4-year-old: "Yay! I love peanut butter cups! I love this! I wish every day could be hundred-mile-slog peanut-butter-cup day!"

And I have learned, in these situations, everybody wins. The 4-year-old version of me stays relatively content, warm, and fueled, and thus has a better chance of finishing the race, which makes adult me happy.

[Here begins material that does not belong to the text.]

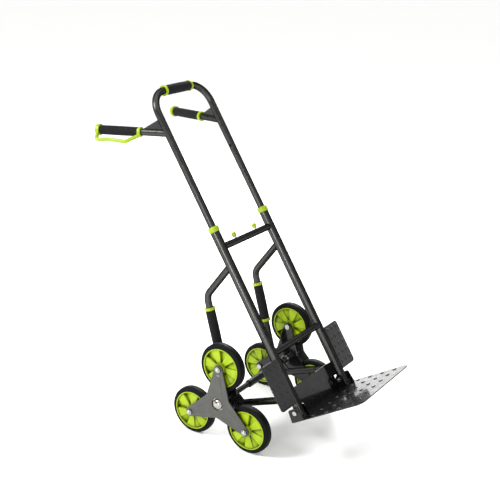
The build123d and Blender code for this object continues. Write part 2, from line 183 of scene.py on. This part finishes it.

Today I wandered around Trader Joe's to choose items for my "rocket fuel" mix. This is "rocket fuel" in the Voyager 1 sense. It won't make me fast, but my rocket fuel will enable me to motor slowly into deep space (or at least backcountry Alaska) on a single generator. I plan to carry six 500-calorie bags for refuel at each checkpoint, along with 1,000 calories of salty snacks and 1,000 calories of straight-shot-sugar gummies. Right now I'm thinking about mixing mini-peanut butter cups and chocolate-covered peanut butter pretzels (for crunchy peanut buttery deliciousness), chocolate-covered espresso beans (for slow-drip constant caffeine), and roasted pecans (to trick myself into some protein and slow-burning fats.) The salty snacks will likely be Combos or some kind of cheesy crackers. For gummies, right now I'm really into Sour Gummy Life Savers. The Susitna 100 also requires 3,000 calories of emergency food that we're not allowed to consume until after we leave the last checkpoint, the final 15 miles. For this I'm planning on carrying the old standby of king-sized Snicker Bars, in case the rocket fuel becomes unappealing. This totals 8,000 calories, 5,000 of which I intend to consume over 36 to 48 hours. And of course everything will be supplemented by checkpoint meals, of which I'll probably have access to three or four, and which tend to be carby and salty. I'm also carrying electrolyte tablets.

It's a junk food feast that's far from nutritionally sound. But when it comes to nutrition, there's food that keeps you healthy, and there's food that keeps you alive. I have learned that sometimes, these aren't necessarily the same foods — and the latter is more important.